分析
$$
\begin{align}
& \sum_{i = 1}^n {n \choose i} i^k \\
= & \sum_{i = 1}^n {n \choose i} \sum_{j = 0}^i {i \choose j} \begin{Bmatrix}k \\ j\end{Bmatrix} j! \\
= & \sum_{j=0}^{\min\{n,k\}} \begin{Bmatrix}k \\ j\end{Bmatrix} j! \sum_{i = j}^n {n \choose i} {i \choose j} \\
= & \sum_{j=0}^{\min\{n,k\}} n ^ {\underline{j}}\begin{Bmatrix}k \\ j\end{Bmatrix} \sum_{i = j}^n {n-j \choose i-j} \\
= & \sum_{j=0}^{\min\{n,k\}} n ^ {\underline{j}}\begin{Bmatrix}k \\ j\end{Bmatrix} 2 ^ {n-j} \\
\end{align}
$$
$\mathcal{O}(k ^ 2)$ 预处理第二类斯特林数即可。
代码
// ====================================
// author: M_sea
// website: https://m-sea-blog.com/
// ====================================
#include <bits/stdc++.h>
#define file(x) freopen(#x".in", "r", stdin), freopen(#x".out", "w", stdout)

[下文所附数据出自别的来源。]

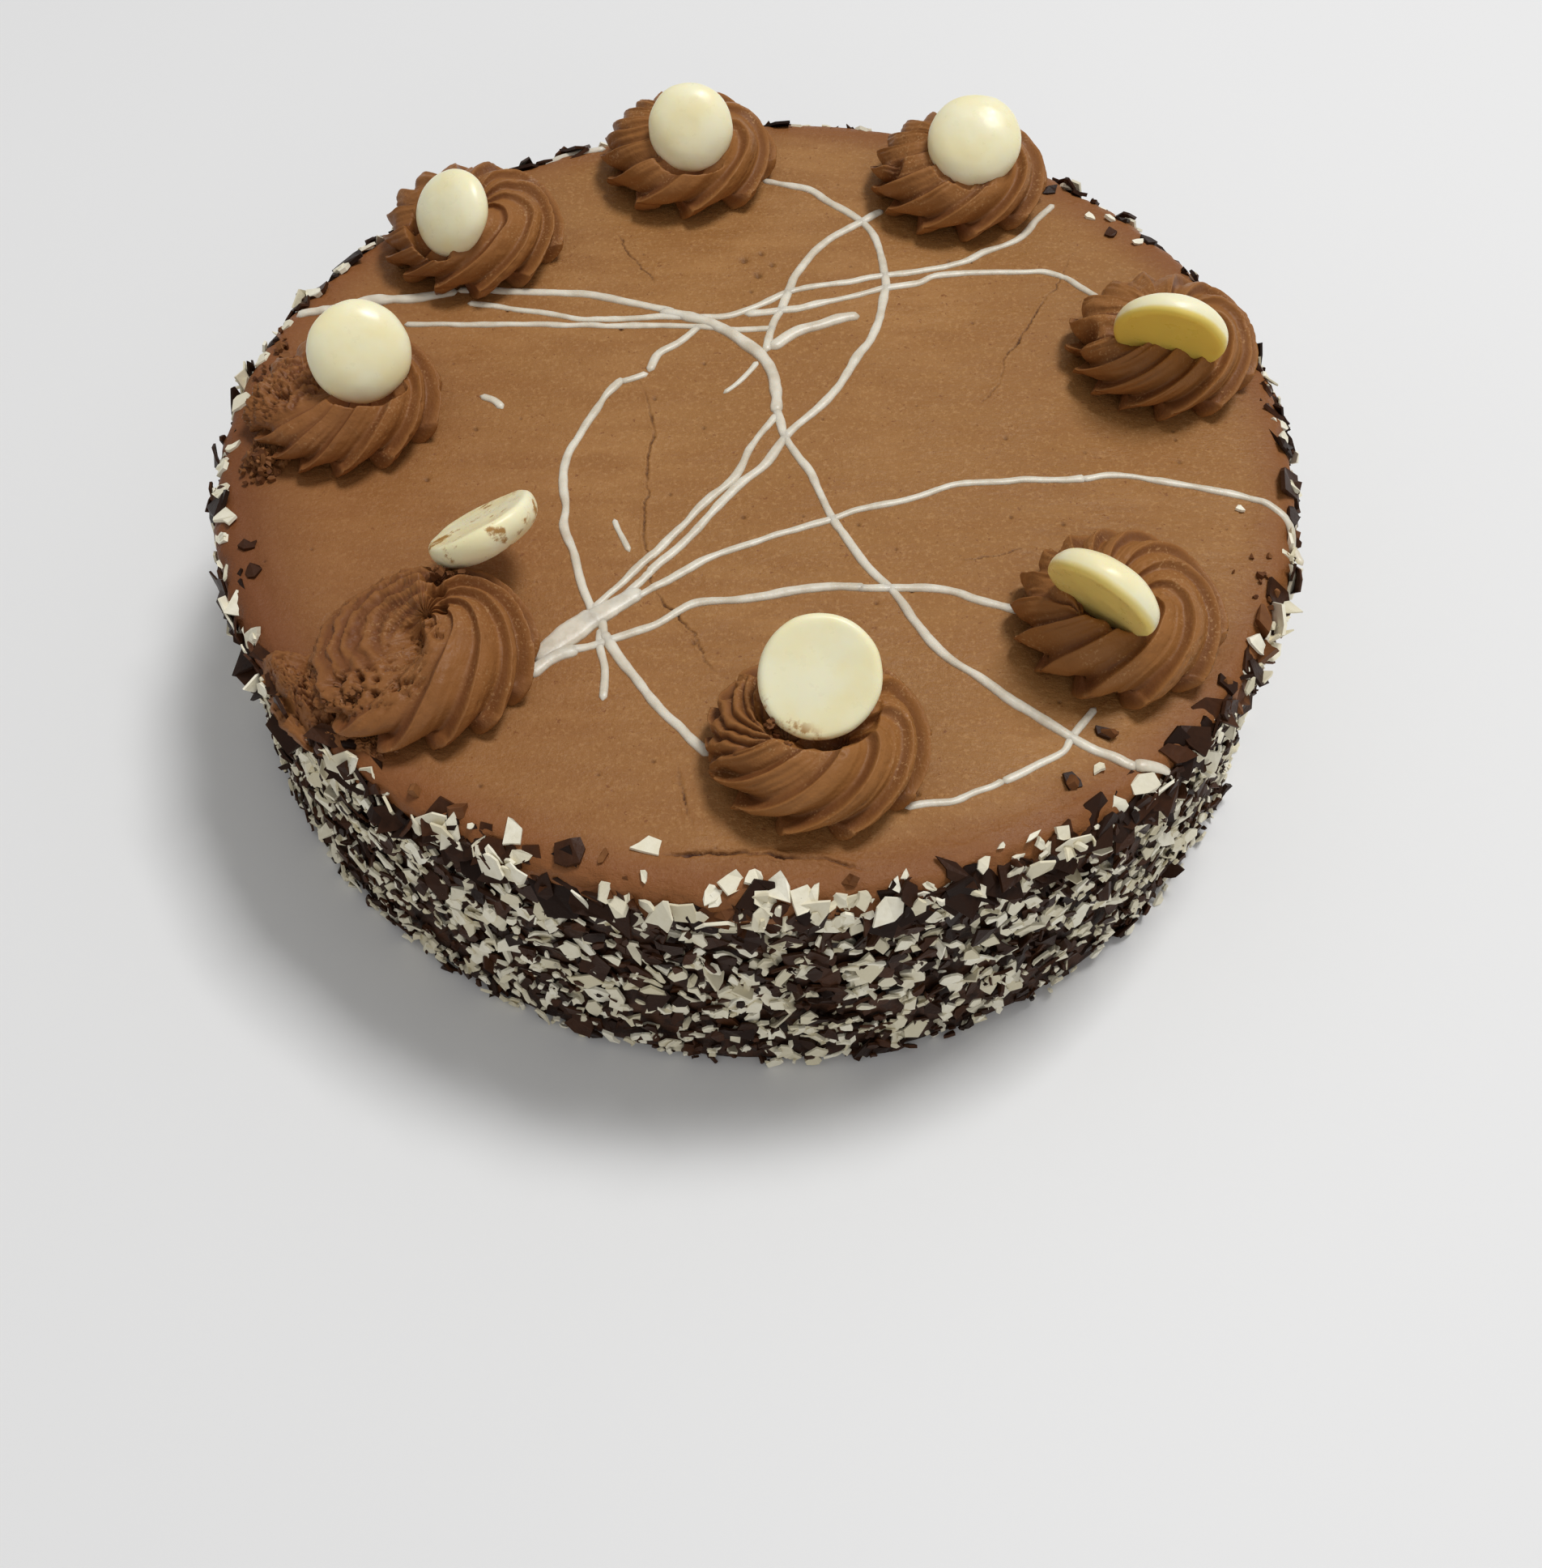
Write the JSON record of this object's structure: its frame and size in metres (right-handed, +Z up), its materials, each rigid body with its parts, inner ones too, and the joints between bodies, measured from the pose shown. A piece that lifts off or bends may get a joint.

#define debug(...) fprintf(stderr, __VA_ARGS__)
using namespace std;
typedef long long ll;
int read() {
int X = 0, w = 1; char c = getchar();
while (c < '0' || c > '9') { if (c == '-') w = -1; c = getchar(); }
while (c >= '0' && c <= '9') X = X * 10 + c - '0', c = getchar();
return X * w;
}
const int N = 5000 + 10;
const int mod = 1e9 + 7, inv2 = 500000004;
int qpow(int a, int b) { int c = 1;
for (; b; b >>= 1, a = 1ll * a * a % mod) if (b & 1) c = 1ll * c * a % mod;
return c;
}
int n, k, S[N][N];
int main() {
n = read(), k = read();
for (int i = S[0][0] = 1; i <= k; ++i)
for (int j = 1; j <= i; ++j)
S[i][j] = (S[i - 1][j - 1] + 1ll * j * S[i - 1][j]) % mod;
int ans = 0, a = 1, b = qpow(2, n);
for (int i = 0; i <= min(n, k); ++i) {
ans = (ans + 1ll * S[k][i] * a % mod * b) % mod;
a = 1ll * a * (n - i) % mod, b = 1ll * b * inv2 % mod;
}
printf("%d\n", ans);
return 0;
}